Critics have slammed a decision to punish a Christian university in Canada for its sexual ethics policy, describing it as an attack on religious freedom.
Judges in the Supreme Court of Canada ruled against Trinity Western University (TWU) over its ‘community covenant’, which requires students to abstain from sexual intimacy outside of biblical marriage.
The ruling concerned two societies refusing to accredit graduates from TWU’s planned new law school, on discrimination grounds. This was despite other professional courses operating successfully for years, TWU said.
On Friday, the Supreme Court voted 7-2 to limit religious freedoms, striking down an earlier ruling that went in favour of TWU.

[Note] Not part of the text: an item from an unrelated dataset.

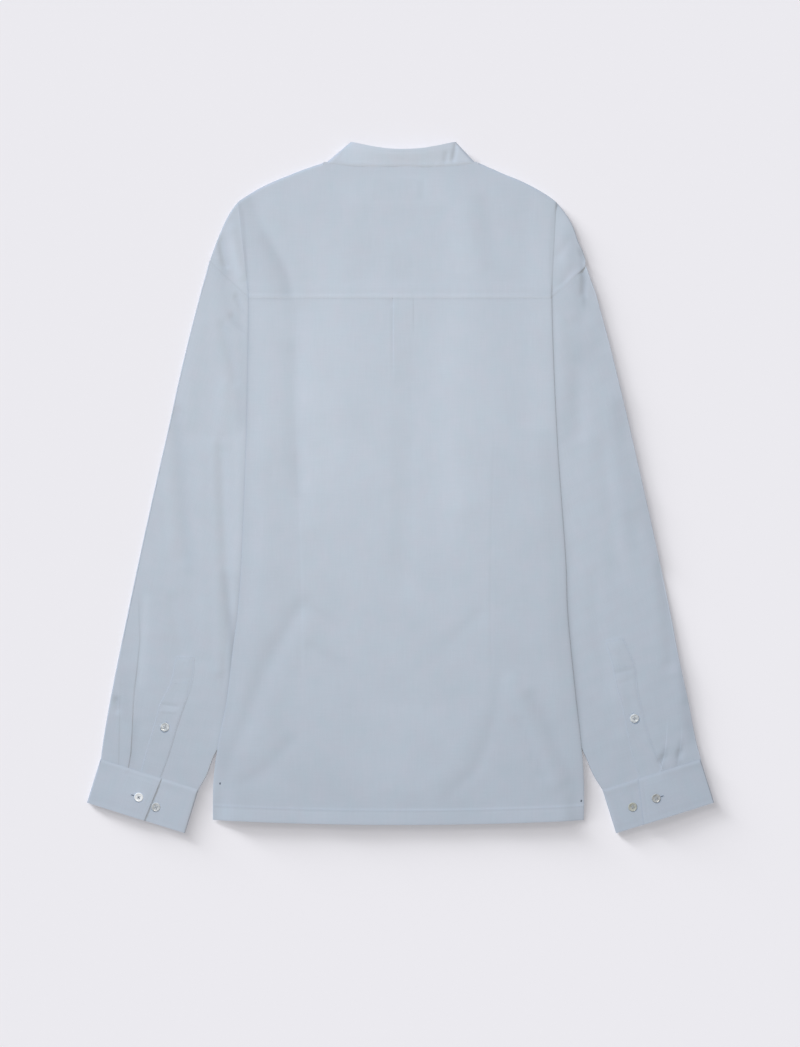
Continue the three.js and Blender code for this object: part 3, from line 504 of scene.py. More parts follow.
def body_top(x, y):
    """Height of the middle of the body's top layer, which rolls down over the fronts at its sides."""
    inside = np.maximum(from_side(x, y), 0)
    sleeve = over_sleeve(x, y)
    taut = 5.4 - 0.3 * smooth((y - 335) / 36)
    low = np.maximum(ON_SLEEVE * sleeve, np.where(y > YOKE_SEAM_Y - 12, ON_SLEEVE, 0)) + WALL / 2 + 0.4
    loose = crease_sum(x, y, BACK_TROUGHS)
    loose = loose + 0.35 * unevenness(x, y, 95, 1) + 0.06 * unevenness(x, y, 31, 4)
    flat = mix(low + 0.3, taut, smooth(inside / 26)) - 0.3 * fade(inside, 3.5)
    roll = 1 - np.sqrt(1 - (1 - np.minimum(inside / ROLL, 1)) ** 2)
    return flat + loose * smooth(inside / 26) - 0.4 * roll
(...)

Earl Phillips, the Executive Director of TWU’s proposed School of Law, said that all Canadians should be disturbed by the ruling.

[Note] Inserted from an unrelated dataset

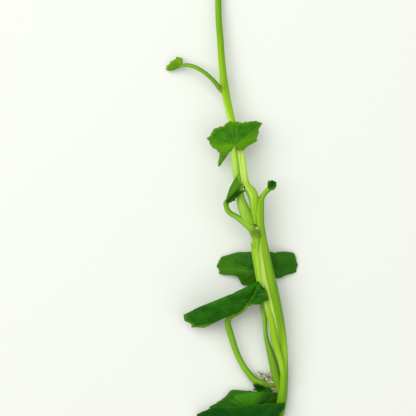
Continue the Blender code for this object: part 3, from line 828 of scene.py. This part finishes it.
# The lighter leaf under the dark one, its toothed top edge showing
blade("low_rear_leaf_blade", (6.7, -73.4, 2.9), [
    rib((0.0, -77.0, 0.6)),
    rib((-5.0, -75.5, 0.4), rise=0.3, notch=0.10),
    rib((-7.6, -72.3, 0.3), rise=0.4, notch=0.02),
    rib((-4.8, -70.4, 0.6), rise=0.4, notch=0.01, tint=0.2, band=2.6),
    rib((-2.0, -68.4, 1.4), rise=0.4, notch=0.0, vein=0.6, tint=0.5, band=2.4),
    rib((0.1, -66.2, 2.2), rise=0.3, notch=0.02, tint=0.9, band=2.2),
    rib((6.0, -66.4, 2.8), rise=0.2, notch=0.04, vein=0.7, tint=1.0, band=0.6),
    rib((10.6, -66.6, 2.2), rise=0.2, notch=0.04, tint=0.6),
    rib((12.6, -66.8, 1.8), rise=0.3, notch=0.04, vein=0.2, tint=-0.5),
    rib((15.3, -67.4, 1.2), rise=0.3, notch=0.04, vein=0.5, tint=-0.5),
    rib((15.0, -71.0, 1.0), tint=-0.4),
], under_blade, "bright_blade", tooth=0.2, pitch=2.2,
    stains=[((15.5, -67.8, 1.3), 0.8, 0.6), ((15.4, -69.2, 1.2), 0.7, 0.6)])

# Two torn scraps of old leaf, one caught under the foot of the large stalk and one
# wrapped over its bend
blade("old_leaf_scrap", (14.0, -65.9, 1.9), [
    rib((13.0, -67.4, 1.4), vein=0.2),
    rib((10.6, -67.9, 1.3), notch=0.12, vein=0.2),
    rib((7.6, -67.4, 1.4), notch=0.2, vein=0.4),
    rib((6.9, -66.2, 1.8), notch=0.1, vein=0.2),
    rib((8.2, -65.1, 1.9), vein=0.1),
], under_blade, "dark_blade", tooth=0.3, pitch=1.0, bulge=0.05, wave=0.1)
blade("wrapped_leaf_scrap", (11.2, -65.7, 2.4), [
    rib((8.6, -66.1, 2.2), notch=0.1, vein=0.1, tint=-0.5),
    rib((7.4, -65.2, 2.6), over=(8.9, -65.5, 3.1), notch=0.1, vein=0.2, tint=-0.2),
    rib((6.9, -64.1, 3.6), over=(8.8, -65.0, 3.8), notch=0.15, vein=0.2, tint=-0.5),
    rib((8.3, -63.9, 4.0), over=(9.7, -64.9, 3.9), notch=0.1, vein=0.3, tint=-0.2),
    rib((10.2, -64.7, 3.9), over=(10.7, -65.2, 3.6), vein=0.1, tint=-0.5),
], deep_blade, "dark_blade", tooth=0.2, pitch=1.1, bulge=0.05, wave=0.1)

# The young leaf at the end of the short stem, still cupped
blade("curled_leaf", (12.3, 1.0, 9.5), [
    rib((11.8, 1.5, 9.8), vein=0.2, tint=0.6),
    rib((11.7, 2.5, 10.3), over=(11.9, 1.8, 10.0), notch=0.03, vein=0.3),
    rib((12.2, 3.7, 10.5), over=(12.1, 2.6, 10.0), notch=0.10, vein=0.3, tint=0.9),
    rib((13.3, 3.8, 10.6), over=(12.9, 2.7, 9.6), notch=0.03, vein=0.3, tint=-1.0,
        band=0.5),
    rib((14.5, 3.2, 10.6), over=(13.8, 2.3, 9.6), notch=0.03, vein=0.3, tint=-1.0,
        band=0.5),
    rib((14.6, 1.9, 10.2), over=(13.7, 1.5, 9.7), notch=0.03, vein=0.3, tint=0.2),
    rib((14.0, 0.8, 9.9), over=(13.2, 0.9, 9.8), vein=0.3, tint=0.9),
    rib((12.8, 0.5, 9.5), vein=0.2, tint=0.9),
], shaded_blade, "young_blade", tooth=0.12, pitch=1.3, bulge=0.03, wave=0.0,
    stains=[((13.2, 2.9, 9.8), 0.40, 0.5)])


def young_ribs(foot, heading, size, droop):
    """The veins of a small flat leaf that points along heading, in radians."""
    ribs = []
    for turn, share in ((-2.35, 0.55), (-1.8, 0.8), (-0.9, 0.95), (0.0, 1.0),
                        (0.9, 0.95), (1.8, 0.8), (2.35, 0.55)):
        angle = heading - turn
        reach = size * share
        tip = (
            foot[0] + math.cos(angle) * reach,
            foot[1] + math.sin(angle) * reach,
            foot[2] - droop * share,
        )
        ribs.append(rib(tip, rise=0.3, notch=0.15))
    return ribs


# The small leaves at the growing tip, the last one straight from the stem
for node, foot, heading, size, droop in (
    ("tip_left_leaf_blade", (-9.9, 73.9, 1.7), 2.4, 3.9, 1.2),
    ("tip_right_leaf_blade", (0.6, 76.4, 1.3), 0.6, 3.2, 0.9),
):
    blade(node, foot, young_ribs(foot, heading, size, droop), young_blade,
          "young_blade", tooth=0.3, pitch=1.2, bulge=0.06, wave=0.05)
end_foot = (-4.4, 79.1, 1.3)
blade("tip_end_leaf", end_foot, young_ribs(end_foot, 1.7, 2.9, 0.8)[1:-1],
      young_blade, "young_blade", tooth=0.3, pitch=1.2, bulge=0.05, wave=0.05)


# The rootlets and the bud. Fine pale threads that grew from the low node into the
# water, now dried on and around the widened foot of the large stalk with a pale bit of
# skin, and a small dry bud in the corner between the arms of the upper fork.
root_white = stem_finish(
    "rootlet", deep=(0.075, 0.085, 0.020), lime=(0.26, 0.30, 0.12),
    pale=(0.60, 0.62, 0.42), stain=(0.16, 0.12, 0.04),
)
rootlets = strand_sheet()
chance = random.Random(11)
for k in range(56):
    start = Vector((15.6 - 0.11 * k, -64.3 + 0.014 * k, 3.9 - 0.02 * k))
    heading = 1.9 + chance.uniform(-0.6, 0.6)
    reach = chance.uniform(1.6, 5.4 - 0.03 * k)
    bend = chance.uniform(-0.9, 1.2)
    lightness = chance.choice((0.2, 0.8, 1.2))
    path = []
    for i in range(6):
        share = i / 5
        angle = heading + bend * share
        path.append((
            start.x + math.cos(angle) * reach * share,
            start.y + math.sin(angle) * reach * share,
            start.z + 0.5 * math.sin(math.pi * share) - 1.6 * share * share,
            0.16 - 0.08 * share,
        ))
    strand(rootlets, path, [lightness, lightness], sides=8, step=0.3, ridge=0.0)
strand(rootlets, [(13.3, -65.9, 2.5, 0.20), (14.4, -65.8, 2.8, 0.30),
                  (15.4, -65.9, 2.9, 0.20)], [1.2, 1.2], sides=12, step=0.2, ridge=0.0)
add_piece("rootlets", rootlets, root_white, "stalk")

fork_bud = strand_sheet()
strand(fork_bud, [(7.2, -10.7, 10.3, 0.18), (7.7, -11.0, 10.6, 0.32),
                  (8.1, -11.4, 10.5, 0.20)], [-0.4, -0.4], sides=14, step=0.1)
strand(fork_bud, [(7.9, -11.7, 10.6, 0.16), (8.2, -12.0, 10.8, 0.26),
                  (8.4, -12.5, 10.7, 0.14)], [1.3, 1.3], sides=14, step=0.1)
add_piece("fork_bud", fork_bud, root_white, "stalk")


# The floor and the light. A plain pale surface, a broad soft light from the upper
# left, a weaker one from the right and an even sky.
floor_sheet = bmesh.new()
bmesh.ops.create_grid(floor_sheet, x_segments=1, y_segments=1, size=3.0)
floor_mesh = bpy.data.meshes.new("floor")
floor_sheet.to_mesh(floor_mesh)
floor_sheet.free()
floor = bpy.data.objects.new("floor", floor_mesh)
bpy.context.scene.collection.objects.link(floor)
paper, paper_shader, _ = bare_material("pale floor", 0.2, 0.0, (1, 1, 1))
paper_shader.inputs["Base Color"].default_value = (0.78, 0.80, 0.74, 1.0)
paper_shader.inputs["Roughness"].default_value = 0.9
floor_mesh.materials.append(paper)


def soft_light(name, place, size, power):
    """A square soft light at a place, turned to the middle of the shoot."""
    lamp = bpy.data.lights.new(name, "AREA")
    lamp.size = size
    lamp.energy = power
    light = bpy.data.objects.new(name, lamp)
    light.location = place
    light.rotation_euler = (-Vector(place)).to_track_quat("-Z", "Y").to_euler()
    bpy.context.scene.collection.objects.link(light)


soft_light("window light", (-0.40, 0.28, 0.75), 1.0, 8.0)
soft_light("fill light", (0.5, -0.2, 0.8), 1.0, 3.0)
sky = bpy.data.worlds.new("even sky")
sky.use_nodes = True
sky.node_tree.nodes["Background"].inputs["Color"].default_value = (1.0, 1.0, 1.0, 1.0)
sky.node_tree.nodes["Background"].inputs["Strength"].default_value = 0.40
bpy.context.scene.world = sky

“Without question, the Trinity Western community is disappointed by this ruling.
“However, all Canadians should be troubled by today’s decision that sets a precedent for how the courts will interpret and apply Charter rights and equality rights going forward.”
‘Obliteration of religious rights’
President of Campaign Life Coalition, Jim Hughes, described the decision as “an obliteration of religious rights”.

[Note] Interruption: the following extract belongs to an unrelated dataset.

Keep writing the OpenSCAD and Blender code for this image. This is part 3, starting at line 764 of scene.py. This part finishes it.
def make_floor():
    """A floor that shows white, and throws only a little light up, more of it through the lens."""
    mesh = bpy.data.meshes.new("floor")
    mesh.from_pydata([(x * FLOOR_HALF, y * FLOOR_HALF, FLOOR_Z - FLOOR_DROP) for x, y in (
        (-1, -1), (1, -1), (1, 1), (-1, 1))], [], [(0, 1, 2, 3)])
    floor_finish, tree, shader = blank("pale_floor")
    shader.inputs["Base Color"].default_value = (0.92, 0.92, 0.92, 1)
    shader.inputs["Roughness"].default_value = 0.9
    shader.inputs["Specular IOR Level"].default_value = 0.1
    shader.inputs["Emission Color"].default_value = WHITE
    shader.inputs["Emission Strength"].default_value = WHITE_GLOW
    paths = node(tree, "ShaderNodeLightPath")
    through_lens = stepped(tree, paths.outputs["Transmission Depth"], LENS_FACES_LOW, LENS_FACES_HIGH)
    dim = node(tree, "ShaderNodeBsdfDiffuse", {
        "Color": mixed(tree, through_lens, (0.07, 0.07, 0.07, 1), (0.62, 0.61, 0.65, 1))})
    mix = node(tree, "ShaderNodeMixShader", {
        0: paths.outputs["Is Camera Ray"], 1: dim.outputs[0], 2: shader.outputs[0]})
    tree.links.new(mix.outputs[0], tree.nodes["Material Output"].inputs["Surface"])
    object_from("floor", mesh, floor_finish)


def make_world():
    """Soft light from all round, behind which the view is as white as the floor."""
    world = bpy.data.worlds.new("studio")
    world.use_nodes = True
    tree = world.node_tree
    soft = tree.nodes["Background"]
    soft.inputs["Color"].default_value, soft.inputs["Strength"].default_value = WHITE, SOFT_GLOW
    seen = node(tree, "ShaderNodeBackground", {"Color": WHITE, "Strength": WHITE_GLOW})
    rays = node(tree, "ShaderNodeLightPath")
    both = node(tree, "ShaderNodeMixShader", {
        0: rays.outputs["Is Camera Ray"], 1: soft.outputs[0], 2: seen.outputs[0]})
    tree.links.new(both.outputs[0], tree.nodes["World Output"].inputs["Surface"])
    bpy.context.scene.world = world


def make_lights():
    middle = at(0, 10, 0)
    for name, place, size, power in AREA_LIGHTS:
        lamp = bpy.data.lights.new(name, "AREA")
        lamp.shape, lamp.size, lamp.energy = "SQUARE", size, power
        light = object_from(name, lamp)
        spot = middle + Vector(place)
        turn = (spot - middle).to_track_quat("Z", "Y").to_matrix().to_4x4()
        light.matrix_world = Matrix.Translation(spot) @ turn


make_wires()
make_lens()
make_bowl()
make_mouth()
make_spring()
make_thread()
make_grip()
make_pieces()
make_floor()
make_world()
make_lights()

“Trinity Western, like any other private institution, is entitled to hold its religious views including those on the biblical understanding of sex and marriage.
“Tragically this decision states that there is no room for religious diversity in the public sphere”.
And speaking for the Evangelical Fellowship of Canada, President Bruce J Clemenger said he was “deeply concerned” the infringement of religous freedom had been “deemed reasonable”.
“In a society of deep pluralism, there must be room for a Christian university to remain faithful to its purposes and contribute to the public good.”